# Heat Strip In Ac



## Jimbobboy (Sep 18, 2012)

Camping in north Florida and it has gotten chilly. It got me wondering if I could put a heat strip in the AC on my 210RS, just to take the chill off. Has anyone done this? Pros? Cons? Sure would beat pulling out the electric heater.


----------



## KTMRacer (Jun 28, 2010)

I have a heat strip in my coleman power cub in my small homemade toyhauler and a heat strip in the machIII in our outback 295RE.

First, as they are advertised, the claim is "chill chaser" which is a good description. They are about 1600W (5,000BTU or so) so slightly more BTU than a small portable electric heater.

The advantages are it uses existing ducting so it will distribute the heat throughout the trailer, and it is controlled by the thermostat.

Disadvantage is the exit air is warm, not hot like a portable, it runs the fan on low but the fan airflow is higher than a small portable to the air isn't as hot.

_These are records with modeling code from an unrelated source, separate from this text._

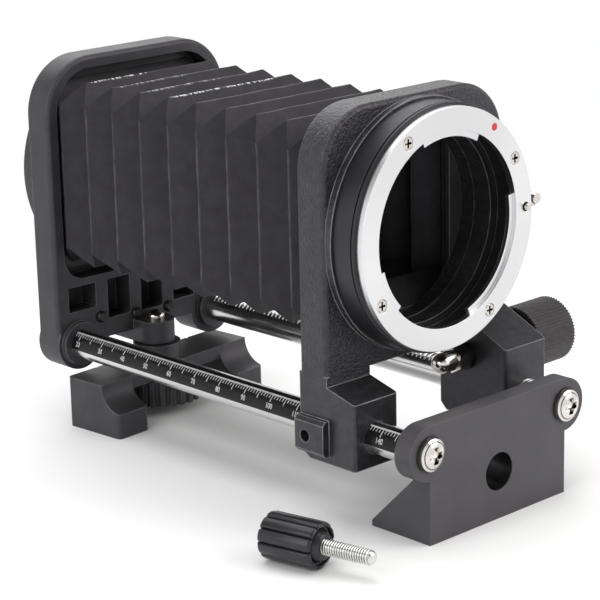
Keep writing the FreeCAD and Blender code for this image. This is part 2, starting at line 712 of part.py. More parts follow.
def rear_standard():
    """The rear casting: a deep frame with a pocketed web, rail lobes and a boss for the swivelling foot."""
    body = new_body("rear_standard")
    inner = half_frame - s.rear_wall
    face = sketch_on(body, "XZ_Plane", "rear_face", -rear_back)
    rectangle(face, -half_frame, half_frame, rear_web_low, rear_top)
    pad(body, face, s.rear_depth)
    fillet(body, "y", [(half_frame, rear_top), (-half_frame, rear_top)], s.frame_corner)
    fillet(body, "x", [(rear_front, rear_top), (rear_back, rear_top)], s.frame_edge)
    lobes = sketch_on(body, "XZ_Plane", "rear_lobes", -rear_back)
    for side in (-1, 1):
        circle(lobes, side * (half_frame - s.rear_lobe), s.rail_height, s.rear_lobe)
    pad(body, lobes, s.rear_depth)
    opening = sketch_on(body, "XZ_Plane", "rear_opening", -rear_front)
    rounded_rectangle(opening, -inner, inner, opening_low, opening_top,
                      s.rear_opening_low_round, s.rear_opening_round)
    pocket(body, opening, s.rear_depth - s.rear_back_wall)
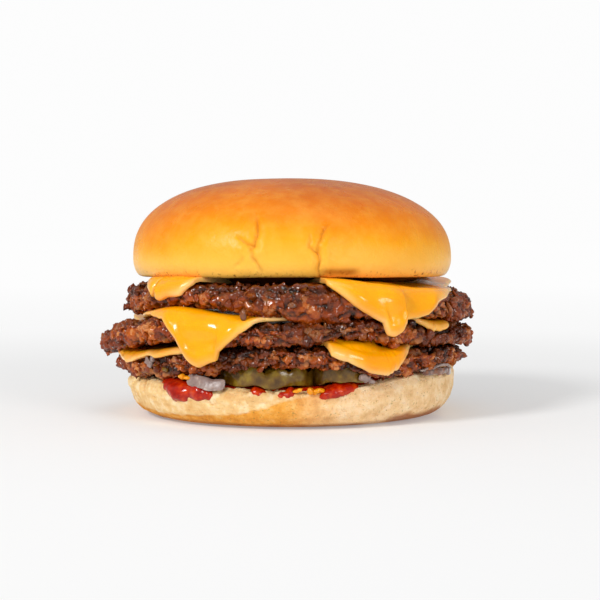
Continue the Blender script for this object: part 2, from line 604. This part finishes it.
def skin(name, forms, material, replaced=(), values=None):
    """Puts closed forms in the scene as one piece of the burger, with the values that its material reads.

    A form is rings of points: quads lie between rings, and fans at the first and last, which are one point.
    """
    forms = forms.reshape(-1, *forms.shape[-3:])
    count, rows, around = forms.shape[:3]
    size = 2 + (rows - 2) * around

    def points_of(field):
        ends = [field[:, end, 0].reshape(count, 1, -1) for end in (0, -1)]
        return np.concatenate([ends[0], field[:, 1:-1].reshape(count, size - 2, -1), ends[1]], axis=1)

    ring = 1 + np.arange(size - 2).reshape(-1, around)
    a, b = ring[:-1], ring[1:]
    first = np.stack([0 * ring[0], ring[0], np.roll(ring[0], -1)], axis=-1)
    quads = np.stack([a, b, np.roll(b, -1, 1), np.roll(a, -1, 1)], axis=-1).reshape(-1, 4)
    last = np.stack([0 * ring[0] + size - 1, np.roll(ring[-1], -1), ring[-1]], axis=-1)
    corners = np.concatenate([first.ravel(), quads.ravel(), last.ravel()])
    corners = corners + size * np.arange(count)[:, None]
    sides = np.tile(np.concatenate([0 * ring[0] + 3, 0 * quads[:, 0] + 4, 0 * ring[0] + 3]), count)
    mesh = bpy.data.meshes.new(name)
    mesh.vertices.add(count * size)
    mesh.vertices.foreach_set("co", points_of(forms).astype(np.float32).ravel())
    mesh.loops.add(corners.size)
    mesh.loops.foreach_set("vertex_index", corners.ravel().astype(np.int32))
    mesh.polygons.add(len(sides))
    mesh.polygons.foreach_set("loop_start", (np.cumsum(sides) - sides).astype(np.int32))
    mesh.update(calc_edges=True)
    for label, field in (values or {}).items():
        field = points_of(np.broadcast_to(field, forms.shape[:3])).astype(np.float32)
        mesh.attributes.new(label, "FLOAT", "POINT").data.foreach_set("value", field.ravel())
    mesh.shade_smooth()
    mesh.materials.append(material)
    piece = bpy.data.objects.new(name, mesh)
    bpy.context.scene.collection.objects.link(piece)
    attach(piece, "root")
    if replaced:
        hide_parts(*replaced)


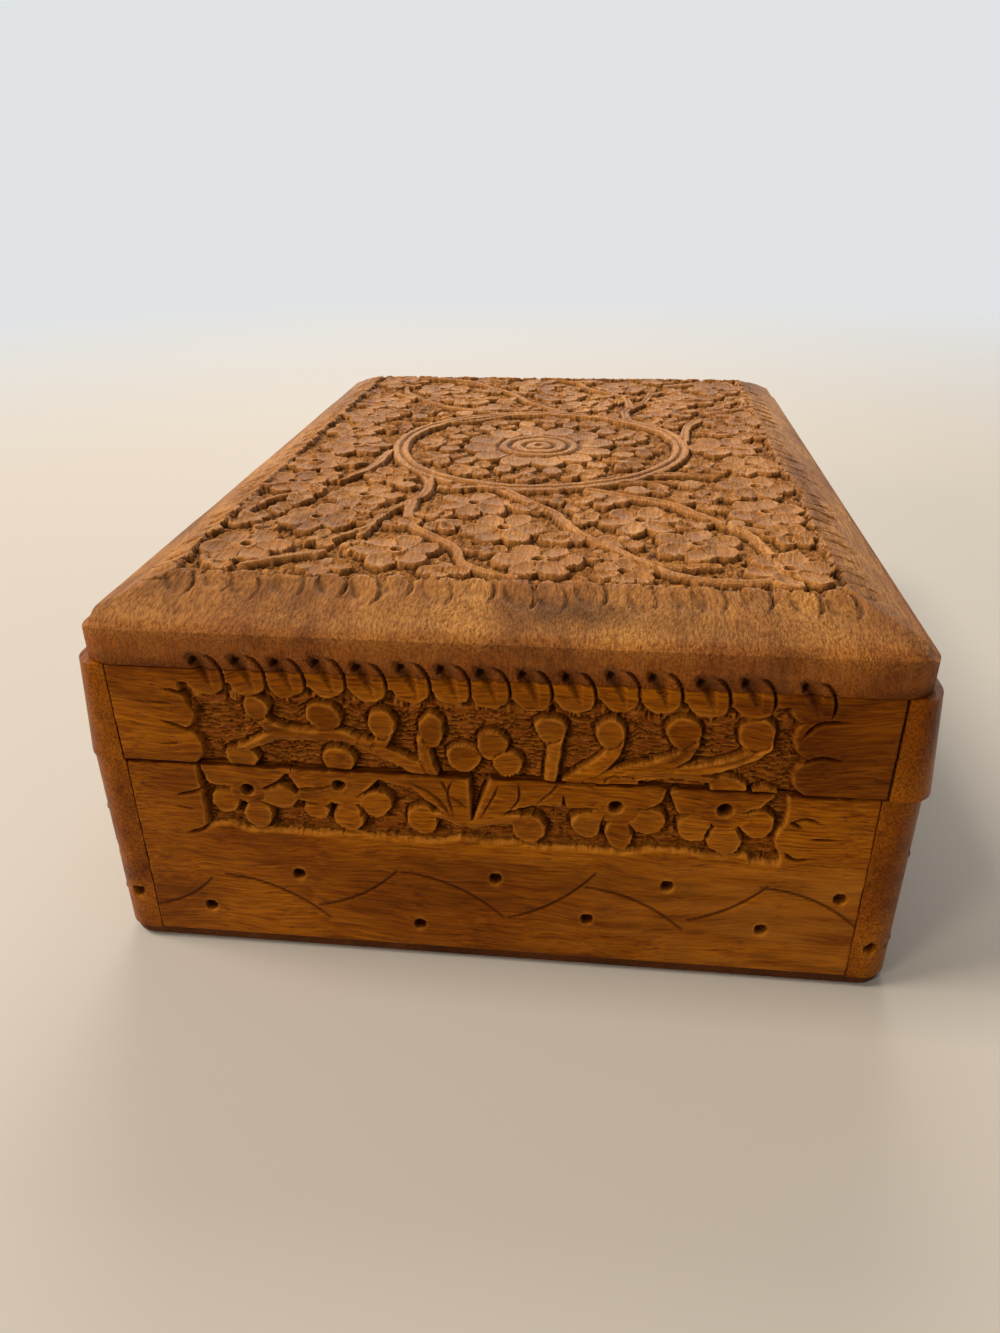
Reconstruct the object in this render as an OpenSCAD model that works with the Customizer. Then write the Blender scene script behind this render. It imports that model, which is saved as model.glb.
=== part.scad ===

Also is slightly noisier than my small portable. And since it heats the whole trailer if you have ducting, it may not keep temp up in a part of the trailer like a small portable would.

We also carry one of the small portables. Each has it's use. From what you describe, it sounds like it is a good solution to your conditions. it works for us in the fall or spring, while the regular furnace gets the workout in the winter and mornings to get the temp back up since we have a setback thermostat and at night the thermostat is set for 45F and we just use quilts. Furnace in the AM then the chill chaser.


----------



## Lmbevard (Mar 18, 2006)

We had bought a cheap ceramic heater to use in the bedroom area only and it worked out very well. A heat strip would cost at least 5X the cost of a cheap heater and wouldn't work as well IMHO. I was talking to several guys at a couple of RV sales places about replacing my Carrier AC unit with a Heatpump unit with has a lot higher BTU output than a simple heat stripe and then all said the same thing, that It might take the chill off if it was 50 outside but much below that it wouldn't be worth it.


----------



## Jimbobboy (Sep 18, 2012)

Thanks for all the information. I carry a couple of electric heaters if it gets too cold and always have the furnace. Best option may be to head farther south and stay longer.
Jimbobboy


----------